The governor of South Dakota Kristi Noem reveals in her new book that she shot dead her 14-month old puppy.

The Guardian revealed Noem’s story, which is contained in a book out next month. In No Going Back: The Truth on What’s Wrong with Politics and How We Move America Forward, Noem describes her frustrations with Cricket, a 14-month-old wirehair pointer who Noem says ruined a pheasant hunt and killed a neighbouring family’s chickens.

“I hated that dog,” Noem writes, saying Cricket was “untrainable … dangerous” and “less than worthless … as a hunting dog”.

“At that moment,” Noem says, “I realised I had to put her down.”

Noem describes taking Cricket to a gravel pit on her farm and shooting her.
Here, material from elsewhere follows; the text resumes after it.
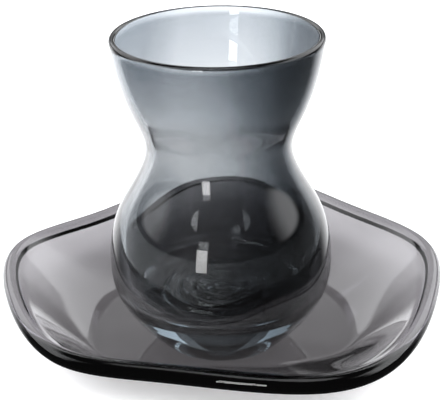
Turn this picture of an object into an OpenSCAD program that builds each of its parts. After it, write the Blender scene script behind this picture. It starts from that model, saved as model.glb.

Remarkably, Noem then describes how she also chose to kill an unruly, unnamed, un-castrated goat, first botching the job then finishing the animal off with a third shotgun shell.

Dan Lussen, a hunting dog trainer, told Rolling Stone a 14-month-old dog was a “baby that doesn’t know any better”, adding that unruly dogs were the result of a lack of guidance, training or discipline by the owner.

The pressure group Peta – People for the Ethical Treatment of Animals – said: “Most Americans love their dogs, and we suspect that they will consider Governor Noem a psychotic loony for letting this rambunctious puppy loose on chickens and then punishing her by deciding to personally blow her brains out rather than attempting to train her or find a more responsible guardian who would provide her with a proper home.